Stored entries
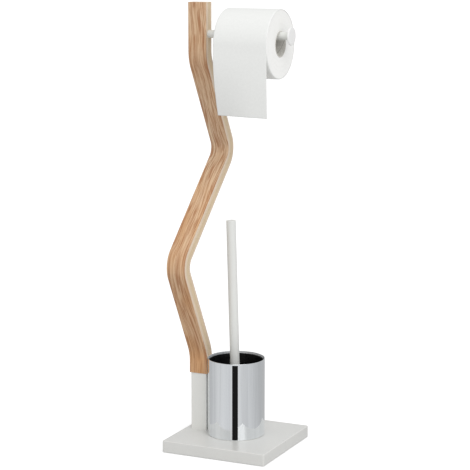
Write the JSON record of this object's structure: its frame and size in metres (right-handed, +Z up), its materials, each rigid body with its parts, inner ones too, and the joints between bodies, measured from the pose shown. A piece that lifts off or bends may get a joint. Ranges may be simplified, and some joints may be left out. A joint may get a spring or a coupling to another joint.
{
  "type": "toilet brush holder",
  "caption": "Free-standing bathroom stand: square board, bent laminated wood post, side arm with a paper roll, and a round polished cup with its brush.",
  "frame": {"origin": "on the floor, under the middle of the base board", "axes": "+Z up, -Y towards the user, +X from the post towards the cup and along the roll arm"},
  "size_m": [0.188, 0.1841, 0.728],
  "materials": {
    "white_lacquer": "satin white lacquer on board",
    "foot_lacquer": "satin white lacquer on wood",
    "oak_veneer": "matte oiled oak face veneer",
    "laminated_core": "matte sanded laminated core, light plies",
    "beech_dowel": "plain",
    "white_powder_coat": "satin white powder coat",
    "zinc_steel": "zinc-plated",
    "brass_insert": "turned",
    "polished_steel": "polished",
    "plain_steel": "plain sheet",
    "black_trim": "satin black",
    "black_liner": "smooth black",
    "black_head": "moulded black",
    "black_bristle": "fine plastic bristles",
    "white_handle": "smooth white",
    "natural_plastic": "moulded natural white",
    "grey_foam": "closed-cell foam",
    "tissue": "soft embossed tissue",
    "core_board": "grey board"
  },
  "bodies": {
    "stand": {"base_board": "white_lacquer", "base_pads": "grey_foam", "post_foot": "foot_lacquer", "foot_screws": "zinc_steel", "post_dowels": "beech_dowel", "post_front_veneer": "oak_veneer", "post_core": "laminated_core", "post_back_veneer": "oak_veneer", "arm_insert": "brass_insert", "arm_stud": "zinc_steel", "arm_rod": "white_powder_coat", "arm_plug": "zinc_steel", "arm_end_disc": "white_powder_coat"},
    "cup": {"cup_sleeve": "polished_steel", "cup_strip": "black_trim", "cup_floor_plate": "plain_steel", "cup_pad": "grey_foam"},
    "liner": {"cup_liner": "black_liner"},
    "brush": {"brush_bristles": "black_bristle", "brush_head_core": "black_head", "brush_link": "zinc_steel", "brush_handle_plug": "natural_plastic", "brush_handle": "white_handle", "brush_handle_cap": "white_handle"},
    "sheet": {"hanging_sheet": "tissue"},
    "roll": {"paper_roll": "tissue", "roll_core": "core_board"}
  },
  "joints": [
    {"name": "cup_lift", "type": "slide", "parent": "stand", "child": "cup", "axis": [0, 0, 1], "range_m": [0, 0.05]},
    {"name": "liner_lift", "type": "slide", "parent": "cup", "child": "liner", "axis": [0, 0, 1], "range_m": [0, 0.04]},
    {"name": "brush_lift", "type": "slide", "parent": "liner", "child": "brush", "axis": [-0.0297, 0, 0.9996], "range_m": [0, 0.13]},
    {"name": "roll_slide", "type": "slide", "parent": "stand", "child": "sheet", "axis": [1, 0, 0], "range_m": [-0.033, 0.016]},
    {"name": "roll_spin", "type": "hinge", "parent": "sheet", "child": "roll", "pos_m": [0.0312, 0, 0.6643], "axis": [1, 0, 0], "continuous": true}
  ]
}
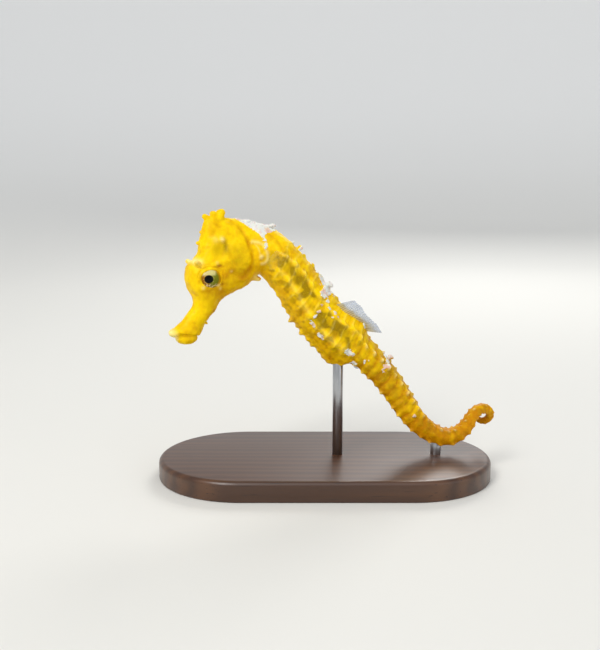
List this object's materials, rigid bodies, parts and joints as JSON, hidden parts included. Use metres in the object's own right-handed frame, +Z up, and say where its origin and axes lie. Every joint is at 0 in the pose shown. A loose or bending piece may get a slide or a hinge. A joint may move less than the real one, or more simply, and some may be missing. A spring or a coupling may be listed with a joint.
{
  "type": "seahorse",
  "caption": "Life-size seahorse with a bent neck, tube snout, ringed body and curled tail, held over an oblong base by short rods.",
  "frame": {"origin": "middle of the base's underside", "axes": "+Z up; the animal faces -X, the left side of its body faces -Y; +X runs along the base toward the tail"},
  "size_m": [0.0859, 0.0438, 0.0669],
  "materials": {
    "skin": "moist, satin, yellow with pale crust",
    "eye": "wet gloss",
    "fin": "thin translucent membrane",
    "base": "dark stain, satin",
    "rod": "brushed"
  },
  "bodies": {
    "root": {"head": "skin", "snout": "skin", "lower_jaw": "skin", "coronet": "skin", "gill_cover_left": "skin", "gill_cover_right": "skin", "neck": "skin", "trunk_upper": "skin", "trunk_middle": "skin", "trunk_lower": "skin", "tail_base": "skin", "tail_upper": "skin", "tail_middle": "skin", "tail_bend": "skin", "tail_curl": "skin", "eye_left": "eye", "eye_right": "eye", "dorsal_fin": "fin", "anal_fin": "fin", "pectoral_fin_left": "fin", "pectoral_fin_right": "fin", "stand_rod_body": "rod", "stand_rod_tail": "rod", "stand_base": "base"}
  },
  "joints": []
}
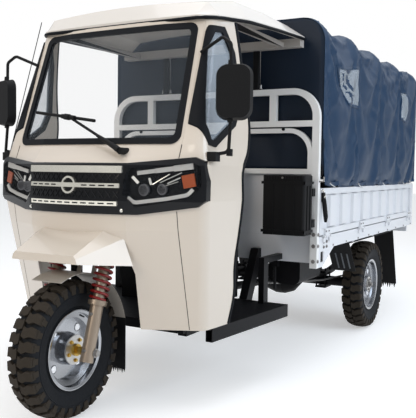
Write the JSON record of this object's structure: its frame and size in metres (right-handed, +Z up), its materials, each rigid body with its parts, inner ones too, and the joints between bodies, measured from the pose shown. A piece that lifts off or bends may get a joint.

**WHAT IS REQUIRED**
Make an exact copy of all the data.

**TASK RESPONSE**
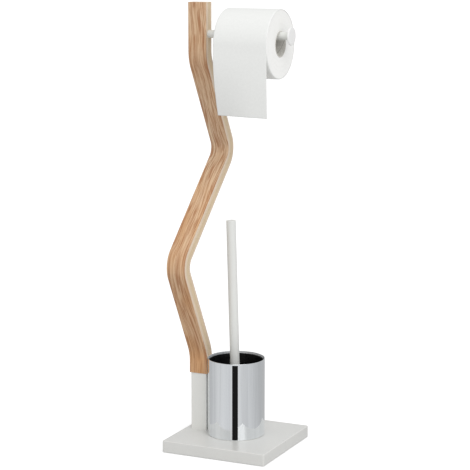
Write the JSON record of this object's structure: its frame and size in metres (right-handed, +Z up), its materials, each rigid body with its parts, inner ones too, and the joints between bodies, measured from the pose shown. A piece that lifts off or bends may get a joint. Ranges may be simplified, and some joints may be left out. A joint may get a spring or a coupling to another joint.
{
  "type": "toilet brush holder",
  "caption": "Free-standing bathroom stand: square board, bent laminated wood post, side arm with a paper roll, and a round polished cup with its brush.",
  "frame": {"origin": "on the floor, under the middle of the base board", "axes": "+Z up, -Y towards the user, +X from the post towards the cup and along the roll arm"},
  "size_m": [0.188, 0.1841, 0.728],
  "materials": {
    "white_lacquer": "satin white lacquer on board",
    "foot_lacquer": "satin white lacquer on wood",
    "oak_veneer": "matte oiled oak face veneer",
    "laminated_core": "matte sanded laminated core, light plies",
    "beech_dowel": "plain",
    "white_powder_coat": "satin white powder coat",
    "zinc_steel": "zinc-plated",
    "brass_insert": "turned",
    "polished_steel": "polished",
    "plain_steel": "plain sheet",
    "black_trim": "satin black",
    "black_liner": "smooth black",
    "black_head": "moulded black",
    "black_bristle": "fine plastic bristles",
    "white_handle": "smooth white",
    "natural_plastic": "moulded natural white",
    "grey_foam": "closed-cell foam",
    "tissue": "soft embossed tissue",
    "core_board": "grey board"
  },
  "bodies": {
    "stand": {"base_board": "white_lacquer", "base_pads": "grey_foam", "post_foot": "foot_lacquer", "foot_screws": "zinc_steel", "post_dowels": "beech_dowel", "post_front_veneer": "oak_veneer", "post_core": "laminated_core", "post_back_veneer": "oak_veneer", "arm_insert": "brass_insert", "arm_stud": "zinc_steel", "arm_rod": "white_powder_coat", "arm_plug": "zinc_steel", "arm_end_disc": "white_powder_coat"},
    "cup": {"cup_sleeve": "polished_steel", "cup_strip": "black_trim", "cup_floor_plate": "plain_steel", "cup_pad": "grey_foam"},
    "liner": {"cup_liner": "black_liner"},
    "brush": {"brush_bristles": "black_bristle", "brush_head_core": "black_head", "brush_link": "zinc_steel", "brush_handle_plug": "natural_plastic", "brush_handle": "white_handle", "brush_handle_cap": "white_handle"},
    "sheet": {"hanging_sheet": "tissue"},
    "roll": {"paper_roll": "tissue", "roll_core": "core_board"}
  },
  "joints": [
    {"name": "cup_lift", "type": "slide", "parent": "stand", "child": "cup", "axis": [0, 0, 1], "range_m": [0, 0.05]},
    {"name": "liner_lift", "type": "slide", "parent": "cup", "child": "liner", "axis": [0, 0, 1], "range_m": [0, 0.04]},
    {"name": "brush_lift", "type": "slide", "parent": "liner", "child": "brush", "axis": [-0.0297, 0, 0.9996], "range_m": [0, 0.13]},
    {"name": "roll_slide", "type": "slide", "parent": "stand", "child": "sheet", "axis": [1, 0, 0], "range_m": [-0.033, 0.016]},
    {"name": "roll_spin", "type": "hinge", "parent": "sheet", "child": "roll", "pos_m": [0.0312, 0, 0.6643], "axis": [1, 0, 0], "continuous": true}
  ]
}
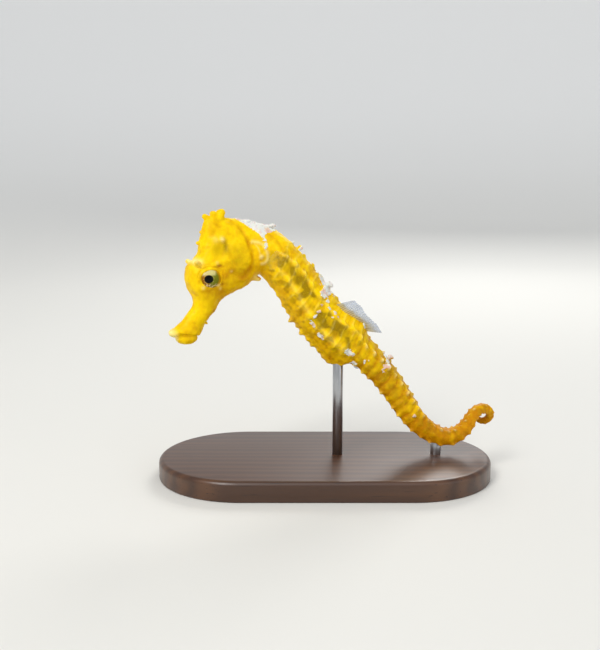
List this object's materials, rigid bodies, parts and joints as JSON, hidden parts included. Use metres in the object's own right-handed frame, +Z up, and say where its origin and axes lie. Every joint is at 0 in the pose shown. A loose or bending piece may get a slide or a hinge. A joint may move less than the real one, or more simply, and some may be missing. A spring or a coupling may be listed with a joint.
{
  "type": "seahorse",
  "caption": "Life-size seahorse with a bent neck, tube snout, ringed body and curled tail, held over an oblong base by short rods.",
  "frame": {"origin": "middle of the base's underside", "axes": "+Z up; the animal faces -X, the left side of its body faces -Y; +X runs along the base toward the tail"},
  "size_m": [0.0859, 0.0438, 0.0669],
  "materials": {
    "skin": "moist, satin, yellow with pale crust",
    "eye": "wet gloss",
    "fin": "thin translucent membrane",
    "base": "dark stain, satin",
    "rod": "brushed"
  },
  "bodies": {
    "root": {"head": "skin", "snout": "skin", "lower_jaw": "skin", "coronet": "skin", "gill_cover_left": "skin", "gill_cover_right": "skin", "neck": "skin", "trunk_upper": "skin", "trunk_middle": "skin", "trunk_lower": "skin", "tail_base": "skin", "tail_upper": "skin", "tail_middle": "skin", "tail_bend": "skin", "tail_curl": "skin", "eye_left": "eye", "eye_right": "eye", "dorsal_fin": "fin", "anal_fin": "fin", "pectoral_fin_left": "fin", "pectoral_fin_right": "fin", "stand_rod_body": "rod", "stand_rod_tail": "rod", "stand_base": "base"}
  },
  "joints": []
}
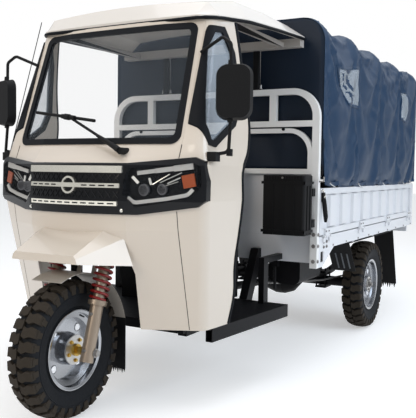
Write the JSON record of this object's structure: its frame and size in metres (right-handed, +Z up), its materials, each rigid body with its parts, inner ones too, and the joints between bodies, measured from the pose shown. A piece that lifts off or bends may get a joint.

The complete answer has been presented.